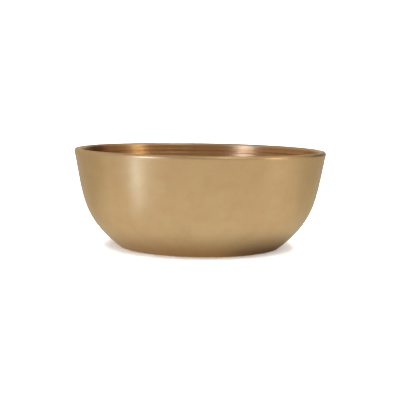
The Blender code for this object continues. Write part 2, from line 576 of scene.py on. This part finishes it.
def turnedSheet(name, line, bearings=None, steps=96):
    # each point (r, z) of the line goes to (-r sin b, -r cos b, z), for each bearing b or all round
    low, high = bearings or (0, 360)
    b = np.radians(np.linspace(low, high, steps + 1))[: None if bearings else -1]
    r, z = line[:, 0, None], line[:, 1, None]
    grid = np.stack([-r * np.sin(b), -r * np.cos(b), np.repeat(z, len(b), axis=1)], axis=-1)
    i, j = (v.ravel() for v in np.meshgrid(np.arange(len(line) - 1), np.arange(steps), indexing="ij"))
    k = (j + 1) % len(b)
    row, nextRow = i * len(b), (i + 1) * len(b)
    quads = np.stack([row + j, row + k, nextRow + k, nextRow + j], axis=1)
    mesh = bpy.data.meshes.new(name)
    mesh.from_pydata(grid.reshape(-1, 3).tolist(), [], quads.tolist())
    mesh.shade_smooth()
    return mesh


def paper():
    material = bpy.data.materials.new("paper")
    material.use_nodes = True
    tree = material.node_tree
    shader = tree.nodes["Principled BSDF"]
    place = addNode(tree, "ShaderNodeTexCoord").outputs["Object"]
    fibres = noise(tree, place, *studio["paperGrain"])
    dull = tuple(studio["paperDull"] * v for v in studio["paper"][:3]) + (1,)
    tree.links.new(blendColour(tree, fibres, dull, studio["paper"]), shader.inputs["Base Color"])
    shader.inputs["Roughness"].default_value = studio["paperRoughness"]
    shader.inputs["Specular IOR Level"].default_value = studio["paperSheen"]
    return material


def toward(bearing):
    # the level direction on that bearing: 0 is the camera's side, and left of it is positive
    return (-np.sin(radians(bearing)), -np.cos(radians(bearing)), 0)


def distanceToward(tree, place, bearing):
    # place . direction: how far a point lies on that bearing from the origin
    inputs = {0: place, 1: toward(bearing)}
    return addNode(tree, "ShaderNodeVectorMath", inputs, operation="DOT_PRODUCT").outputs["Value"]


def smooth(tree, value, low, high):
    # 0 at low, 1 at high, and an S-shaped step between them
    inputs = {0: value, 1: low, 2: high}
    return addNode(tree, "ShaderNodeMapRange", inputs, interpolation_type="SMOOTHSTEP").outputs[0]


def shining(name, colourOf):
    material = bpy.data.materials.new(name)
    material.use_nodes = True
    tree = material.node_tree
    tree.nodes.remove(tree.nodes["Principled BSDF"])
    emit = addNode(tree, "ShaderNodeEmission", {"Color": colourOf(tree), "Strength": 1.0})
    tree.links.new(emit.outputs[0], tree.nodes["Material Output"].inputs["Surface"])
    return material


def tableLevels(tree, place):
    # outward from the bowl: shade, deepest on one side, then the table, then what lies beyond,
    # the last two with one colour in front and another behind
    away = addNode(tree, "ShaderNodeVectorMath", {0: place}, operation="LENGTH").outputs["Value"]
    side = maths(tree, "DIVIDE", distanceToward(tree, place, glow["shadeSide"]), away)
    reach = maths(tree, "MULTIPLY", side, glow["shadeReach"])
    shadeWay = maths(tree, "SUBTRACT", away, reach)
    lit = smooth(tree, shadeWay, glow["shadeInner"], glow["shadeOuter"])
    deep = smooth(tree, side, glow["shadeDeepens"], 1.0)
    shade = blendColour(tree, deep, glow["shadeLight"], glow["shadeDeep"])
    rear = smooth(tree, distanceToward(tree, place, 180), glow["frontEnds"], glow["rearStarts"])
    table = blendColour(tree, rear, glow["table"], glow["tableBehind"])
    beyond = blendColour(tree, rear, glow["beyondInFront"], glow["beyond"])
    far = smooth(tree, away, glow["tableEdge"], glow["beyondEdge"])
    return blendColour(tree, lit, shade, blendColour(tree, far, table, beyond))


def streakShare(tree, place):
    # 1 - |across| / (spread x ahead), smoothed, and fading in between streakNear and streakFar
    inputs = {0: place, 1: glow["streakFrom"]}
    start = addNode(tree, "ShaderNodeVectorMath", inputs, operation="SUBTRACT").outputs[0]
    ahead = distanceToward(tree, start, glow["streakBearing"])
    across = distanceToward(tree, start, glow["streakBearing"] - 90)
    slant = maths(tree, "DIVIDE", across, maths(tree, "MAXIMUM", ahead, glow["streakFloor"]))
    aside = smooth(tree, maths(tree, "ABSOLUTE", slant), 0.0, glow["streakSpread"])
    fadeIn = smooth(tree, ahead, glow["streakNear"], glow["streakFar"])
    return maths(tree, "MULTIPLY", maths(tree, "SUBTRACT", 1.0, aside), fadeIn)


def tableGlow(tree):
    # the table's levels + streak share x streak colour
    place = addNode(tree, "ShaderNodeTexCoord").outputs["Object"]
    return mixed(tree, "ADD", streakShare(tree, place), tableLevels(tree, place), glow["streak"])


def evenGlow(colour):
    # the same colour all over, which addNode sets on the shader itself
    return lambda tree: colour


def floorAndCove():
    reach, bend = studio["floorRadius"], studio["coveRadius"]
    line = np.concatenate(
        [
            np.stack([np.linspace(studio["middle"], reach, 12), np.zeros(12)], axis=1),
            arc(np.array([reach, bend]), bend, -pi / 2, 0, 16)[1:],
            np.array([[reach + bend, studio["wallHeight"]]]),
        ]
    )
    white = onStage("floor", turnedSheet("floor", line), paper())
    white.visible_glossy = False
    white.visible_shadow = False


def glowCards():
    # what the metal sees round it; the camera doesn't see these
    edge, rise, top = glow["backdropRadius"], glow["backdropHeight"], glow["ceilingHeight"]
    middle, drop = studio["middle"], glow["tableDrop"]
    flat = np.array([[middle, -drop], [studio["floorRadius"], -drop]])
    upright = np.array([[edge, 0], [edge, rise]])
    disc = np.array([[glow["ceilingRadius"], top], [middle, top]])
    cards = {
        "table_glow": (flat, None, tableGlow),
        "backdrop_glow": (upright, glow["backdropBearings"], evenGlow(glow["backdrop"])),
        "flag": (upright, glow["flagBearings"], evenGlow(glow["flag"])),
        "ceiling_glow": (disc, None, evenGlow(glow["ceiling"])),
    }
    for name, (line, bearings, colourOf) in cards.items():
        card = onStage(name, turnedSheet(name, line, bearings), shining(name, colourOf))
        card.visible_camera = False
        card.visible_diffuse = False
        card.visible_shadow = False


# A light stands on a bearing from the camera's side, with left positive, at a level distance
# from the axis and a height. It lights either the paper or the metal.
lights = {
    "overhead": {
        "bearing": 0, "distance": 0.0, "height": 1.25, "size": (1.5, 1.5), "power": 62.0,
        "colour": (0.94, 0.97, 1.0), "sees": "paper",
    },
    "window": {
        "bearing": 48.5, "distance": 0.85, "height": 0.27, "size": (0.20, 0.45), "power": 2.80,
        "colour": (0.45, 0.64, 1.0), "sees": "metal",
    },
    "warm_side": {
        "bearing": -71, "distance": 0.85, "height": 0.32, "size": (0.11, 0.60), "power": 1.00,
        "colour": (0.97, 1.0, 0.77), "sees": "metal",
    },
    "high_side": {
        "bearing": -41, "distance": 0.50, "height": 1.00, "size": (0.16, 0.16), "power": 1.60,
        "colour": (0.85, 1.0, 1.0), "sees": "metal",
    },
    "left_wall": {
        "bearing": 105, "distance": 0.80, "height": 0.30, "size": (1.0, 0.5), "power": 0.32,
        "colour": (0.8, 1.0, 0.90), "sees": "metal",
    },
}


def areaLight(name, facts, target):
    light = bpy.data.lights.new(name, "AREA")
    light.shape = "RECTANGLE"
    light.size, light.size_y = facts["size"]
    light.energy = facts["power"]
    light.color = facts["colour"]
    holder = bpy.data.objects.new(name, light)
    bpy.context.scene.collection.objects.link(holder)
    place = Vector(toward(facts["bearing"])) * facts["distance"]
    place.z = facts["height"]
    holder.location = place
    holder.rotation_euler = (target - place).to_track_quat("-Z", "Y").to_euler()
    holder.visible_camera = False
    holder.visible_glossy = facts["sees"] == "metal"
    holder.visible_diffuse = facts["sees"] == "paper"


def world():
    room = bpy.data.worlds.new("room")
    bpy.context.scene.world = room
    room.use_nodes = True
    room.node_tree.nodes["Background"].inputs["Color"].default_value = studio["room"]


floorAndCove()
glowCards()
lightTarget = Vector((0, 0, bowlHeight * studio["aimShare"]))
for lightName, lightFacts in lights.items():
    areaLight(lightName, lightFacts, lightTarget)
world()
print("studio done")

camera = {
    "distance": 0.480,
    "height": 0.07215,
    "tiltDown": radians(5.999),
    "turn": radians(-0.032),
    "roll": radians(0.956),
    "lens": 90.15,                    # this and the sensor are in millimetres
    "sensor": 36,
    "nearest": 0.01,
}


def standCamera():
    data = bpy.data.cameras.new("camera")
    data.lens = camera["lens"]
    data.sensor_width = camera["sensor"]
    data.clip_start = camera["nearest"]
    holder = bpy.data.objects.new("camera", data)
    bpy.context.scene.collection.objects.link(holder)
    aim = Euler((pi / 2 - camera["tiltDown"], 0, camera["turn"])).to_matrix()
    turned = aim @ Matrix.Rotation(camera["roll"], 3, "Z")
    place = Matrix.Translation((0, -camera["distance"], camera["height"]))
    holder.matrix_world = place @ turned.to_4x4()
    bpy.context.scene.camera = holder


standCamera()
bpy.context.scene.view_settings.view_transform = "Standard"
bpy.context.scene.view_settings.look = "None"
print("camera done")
____________
■ **Given task**
Only the lines from the opening of the material through the line with "return mesh" should be echoed, exactly as written.

■ **Solved problem**
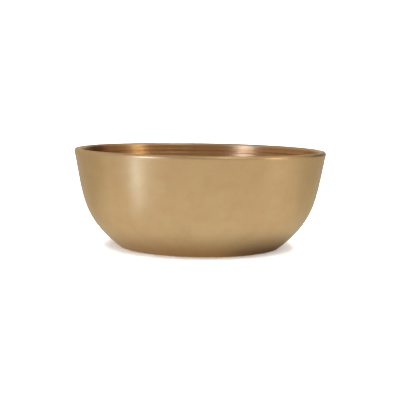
The Blender code for this object continues. Write part 2, from line 576 of scene.py on. This part finishes it.
def turnedSheet(name, line, bearings=None, steps=96):
    # each point (r, z) of the line goes to (-r sin b, -r cos b, z), for each bearing b or all round
    low, high = bearings or (0, 360)
    b = np.radians(np.linspace(low, high, steps + 1))[: None if bearings else -1]
    r, z = line[:, 0, None], line[:, 1, None]
    grid = np.stack([-r * np.sin(b), -r * np.cos(b), np.repeat(z, len(b), axis=1)], axis=-1)
    i, j = (v.ravel() for v in np.meshgrid(np.arange(len(line) - 1), np.arange(steps), indexing="ij"))
    k = (j + 1) % len(b)
    row, nextRow = i * len(b), (i + 1) * len(b)
    quads = np.stack([row + j, row + k, nextRow + k, nextRow + j], axis=1)
    mesh = bpy.data.meshes.new(name)
    mesh.from_pydata(grid.reshape(-1, 3).tolist(), [], quads.tolist())
    mesh.shade_smooth()
    return mesh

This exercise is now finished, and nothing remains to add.